- Born: March 28, 1959 (age 67)
- Occupations: American talk show host, television personality, and publisher

= Ellis Cannon =

American talk show host, television personality and publisher

Ellis G. Cannon is an American talk show host, television personality and publisher.

He was born on March 28, 1959, and was raised in Midland, Pennsylvania. He graduated from Lincoln High School in Midland in 1977. Cannon received his B.A. and J.D. from the University of Pittsburgh in 1981 and 1984, respectively.

Between 1984 and 1996, Cannon was a trial lawyer in the Pittsburgh law firm of Robb, Leonard & Mulvihill, highlighted by a successful representation of the Major League Baseball Players Association. He served as a partner in the law firm from 1990 to 1996.

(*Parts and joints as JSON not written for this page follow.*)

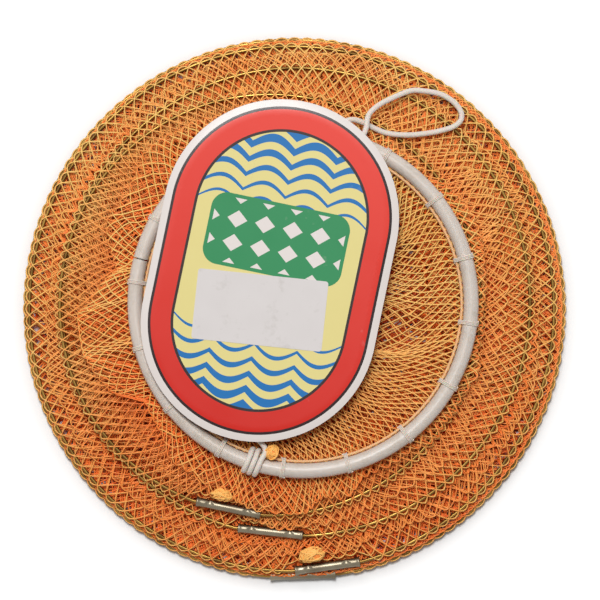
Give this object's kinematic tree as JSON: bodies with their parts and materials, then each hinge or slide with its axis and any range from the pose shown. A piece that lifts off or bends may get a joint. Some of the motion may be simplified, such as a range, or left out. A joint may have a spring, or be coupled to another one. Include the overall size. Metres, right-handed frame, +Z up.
{
  "type": "fishing keepnet",
  "caption": "Round collapsible keepnet, folded flat: orange knotless netting in tiers between wire hoops, a white tube mouth ring, a cord handle and a label card.",
  "frame": {"origin": "centre of the base hoop, on the surface that the folded net lies on", "axes": "+Z up through the mouth ring, the way that the tiers slide apart; +Y towards the round end of the card that leans to +X"},
  "size_m": [0.2399, 0.2407, 0.0289],
  "materials": {
    "wire": "yellow plated spring wire",
    "sleeve": "nickel plated, crimped",
    "netting": "orange knotless nylon netting",
    "ring_plastic": "white tube, slightly translucent",
    "plug_plastic": "plain",
    "twine": "white twine",
    "cord": "white braided cord",
    "card": "coated printed card",
    "sticker": "blank white paper"
  },
  "bodies": {
    "base": {"base_hoop": "wire", "base_hoop_ferrule": "sleeve", "net_bottom": "netting", "tier_4_net": "netting"},
    "hoop_3": {"hoop_3": "wire", "hoop_3_ferrule": "sleeve", "tier_3_net": "netting", "seam_knot_outer": "netting"},
    "hoop_2": {"hoop_2": "wire", "hoop_2_ferrule": "sleeve", "tier_2_net": "netting"},
    "hoop_1": {"hoop_1": "wire", "hoop_1_ferrule": "sleeve", "tier_1_net": "netting", "seam_knot_middle": "netting"},
    "mouth_ring": {"mouth_ring": "ring_plastic", "ring_plug": "plug_plastic", "head_line": "twine", "net_tie_01": "twine", "net_tie_02": "twine", "net_tie_03": "twine", "net_tie_04": "twine", "net_tie_05": "twine", "net_tie_06": "twine", "net_tie_07": "twine", "net_tie_08": "twine", "net_tie_09": "twine", "net_tie_10": "twine", "net_tie_11": "twine", "net_tie_12": "twine", "net_tie_13": "twine", "net_tie_14": "twine", "net_tie_15": "twine", "net_tie_16": "twine", "handle_cord": "cord", "handle_knot_near": "cord", "handle_knot_far": "cord", "seam_knot_inner": "netting"},
    "label": {"label_card": "card", "label_sticker": "sticker"}
  },
  "joints": [
    {"name": "tier_4_open", "type": "slide", "parent": "base", "child": "hoop_3", "axis": [0, 0, 1], "range_m": [0, 0.15], "deforming": ["tier_4_net"]},
    {"name": "tier_3_open", "type": "slide", "parent": "hoop_3", "child": "hoop_2", "axis": [0, 0, 1], "range_m": [0, 0.15], "deforming": ["tier_3_net"]},
    {"name": "tier_2_open", "type": "slide", "parent": "hoop_2", "child": "hoop_1", "axis": [0, 0, 1], "range_m": [0, 0.15], "deforming": ["tier_2_net"]},
    {"name": "tier_1_open", "type": "slide", "parent": "hoop_1", "child": "mouth_ring", "axis": [0, 0, 1], "range_m": [0, 0.15], "deforming": ["tier_1_net"]},
    {"name": "label_lift", "type": "slide", "parent": "mouth_ring", "child": "label", "axis": [0, 0, 1], "range_m": [0, 0.06]}
  ]
}
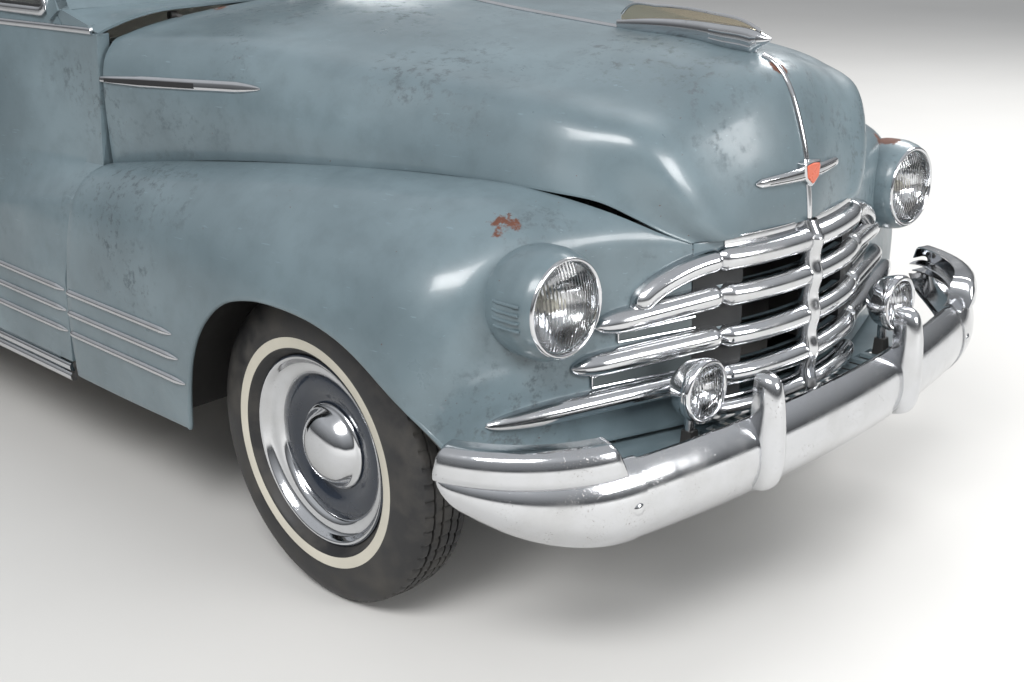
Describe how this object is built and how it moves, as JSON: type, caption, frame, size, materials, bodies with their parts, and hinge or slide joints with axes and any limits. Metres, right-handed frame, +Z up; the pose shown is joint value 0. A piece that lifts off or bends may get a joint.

In 1996, Ellis and his brother, Henry, co-founded the "Pittsburgh Sports Report", a monthly newspaper covering all Western Pennsylvania sports. Cannon remains the publisher of PSR as of April 2010. Since its creation in 2004, Cannon has also been the publisher of "KidSPORTS Magazine, A Parent's Guide for the Young Athlete". He is President of Pittsburgh Sports Report, Inc.

PSR has won 5 Golden Quill Awards, presented by The Press Club of Western Pennsylvania, recognizing excellence in journalism, among over 20 nominations.

Ellis and Henry co-hosted "The Pittsburgh Sports Report with the Cannon Brothers", a sports talk show on Pittsburgh's ESPN Radio 1250 beginning in 1998. In 2001, Ellis became the sole host of "The Pittsburgh Sports Report with Ellis Cannon" on the station and the show quickly became the Pittsburgh market's #1 rated weekend talk show. He also hosted numerous other programs dedicated to the NFL, Pittsburgh Steelers, MLB, Pittsburgh Penguins and professional golf. Cannon also co-hosted national weekend programming for ESPN Radio between 2001 and 2004.

In January 2004, Cannon was hired by WPGB (FM 104.7) of Clear Channel in Pittsburgh to host "Ellis Cannon’s Sportsline Pittsburgh," weeknights from 6 PM EDT to 8 PM EDT, and won multiple Pittsburgh A.I.R. Awards for Achievement in Radio, including "Best Evening Show on a Sports, Talk or Personality Station", "Best Sports Reporter" and "Best Sports Coverage Reporting". "Sportsline" was the only daily sports program in the station's newstalk format and was removed from the air in January 2010 when the station's daily format was changed to all political talk.

Cannon was an on-air member of the Pittsburgh Steelers radio network between 2004 and 2010, serving as gameday anchor and host of all pre-game, halftime and post-game coverage. He was also a member of the on-air broadcast, offering in-game updates and analysis, and covered the Steelers in Super Bowl XL and Super Bowl XLIII. He hosted several Pittsburgh Steelers players shows as well.

From 2007 to 2009, "Ellis Cannon's Sportsline Pittsburgh" was the lead-in program to the Pittsburgh Pirates Radio Network game broadcasts after the Pirates changed flagship stations from KDKA to WPGB, after KDKA served as the flagship from 1955 to 2007.

Cannon produced daily on-air commentaries during his tenure at WPGB, served as a daily sport commentator on the Pittsburgh Steelers flagship station, WDVE-FM (2004–2010), and previously served as a sports anchor for Pittsburgh's Fox Sports Radio 970 (WPGG-AM).

In addition, Cannon has appeared on many national television networks as a sports/sports law analyst, including Fox News Channel, MSNBC and CNN, and on many Pittsburgh television programs on KDKA-TV, Pittsburgh CW, and PCNC.

In April, 2010, Mr. Cannon was inducted into the Beaver County (PA) Sports Hall of Fame in the category of broadcasting.

For the past several years, Cannon has served as color commentator for Duquesne Dukes football, men's and women's basketball broadcasts on SportsNet Pittsburgh and ESPN+.

He also teaches the Ellis Cannon Academy of Sports Media and Broadcasting at the Pennsylvania Cyber Charter School.